Seeing as how all of you got here too, it’s safe to assume that over the course of your childhoods and teenage years, you also did something “right.” You probably pushed yourself, worked hard and had it pay off in the form of an awkward, overly-firm handshake with College President Phil Hanlon in the first week of your freshman year. Most Dartmouth students are well-acquainted with success in some form. 

However, while I lay on the LSC floor, I certainly was not succeeding. In my breakdown and terror at the possibility of not meeting expectations, I felt failure deeply and profoundly. Until Dartmouth, I don’t think I truly knew failure. 

This was not the first time I failed at Dartmouth. Looking back, I think the first time I failed was in my freshman fall during a performance with my improv group, the Dog Day Players. Joining an improv group was an absolute shove out of my comfort zone, and leaving that zone was something I certainly did not do in high school. Then, during this one show, as a part of a group in which my sole purpose is to be funny, I was distinctly not funny. I flopped. It felt like my entire self-worth hinged on the fact that I was unable to turn a scene about gremlins running a business office into anything even remotely humorous. I cared so much about the group and my newfound opportunity to enact my secret love for comedy, but I felt like I had left my comfort zone only to get smacked down to the floor with a baseball bat.

Another moment that stands out to me--perhaps my first true sob-heaving failure--is when I was in SART 25, “Painting I” during my sophomore fall. I care deeply about creating art and pushing my creative boundaries, so I placed a lot of importance on the work I made in the class. I spent dozens of hours on the first painting of my final series and created a piece I loved and was incredibly proud of. During our class critique that day, I proudly hung up and explained the labor of love that was my finished product. My professor stared quizzically at it for a few seconds, paused and matter-of-factly told me, “I don’t like it.” She then proceeded to explain why it was a fairly simple painting with little color creativity. The second I left class, one might say I lost my f—ing sh—. 

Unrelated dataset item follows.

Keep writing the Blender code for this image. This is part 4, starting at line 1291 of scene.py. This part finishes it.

How could I put so much effort and time into something just to have someone else reject it? To have them invalidate all of my effort and skill in three minutes? Why was I not perfect? 

This was the general mindset with which I entered my senior thesis: Aim for perfection. Even after that first Friday breakdown, I got shot down again and again by the fickle reality of doing science. Repeated and massive failure is literally inherent to the scientific process. One particular winter evening, an experiment on which I had spent dozens of hours failed before my eyes. Once again, I sat hyperventilating and ugly-crying on the floor of the LSC bathroom at 11 p.m. I was no longer panicking at the fear of failure like I had been in the fall. I was panicking because this time, I had actually failed. I could no longer avoid it. No matter how many hours I put in, no matter how much I cared about and loved science, no matter how much I tried, I was not perfect. 

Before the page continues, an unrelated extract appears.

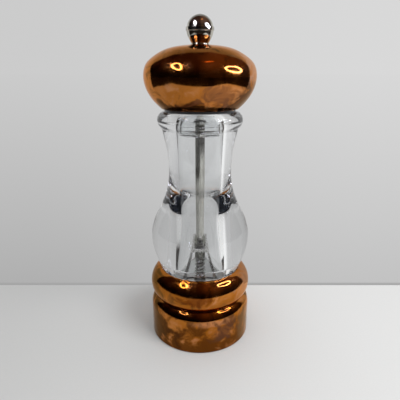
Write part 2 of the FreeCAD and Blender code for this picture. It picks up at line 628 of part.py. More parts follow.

I firmly believe that these moments have made me a better person. Failure not only humbles you but makes you realize what you truly care about and pushes you to pursue that. The past four years at Dartmouth have made me realize that you experience your biggest failures in what you care about the most. Those failures hurt you so much because you care. I’m incredibly grateful that Dartmouth has pushed me out of my comfort zone in many ways, and by pushing me out of my comfort zone, has allowed me to fail.

I’ve grown greatly out of these failures. Flopping in Dog Day shows taught me how to improve and work better with the other members of the group. My improv skills have grown exponentially since those failures, and I am able to confidently walk on stage knowing that I can produce something funny and that every other person in the group always has my back. I am still incredibly proud of that painting, and my artwork has grown and evolved since my sophomore fall into a body of work that encapsulates my artistic voice. Although I ultimately dropped a whole portion of my thesis, I’m still producing a project that I’m really excited about and interested in. 

I’m not going to pretend that I’ve now totally accepted myself and overcome my failures. I still struggle every day to accept who I am. But my failures at Dartmouth have helped me grow in ways I wouldn’t have if I hadn’t challenged myself. So go ahead, take your time at Dartmouth to bomb a show, screw up a painting, cry on the bathroom floor. You don’t have to be perfect. I’m not either.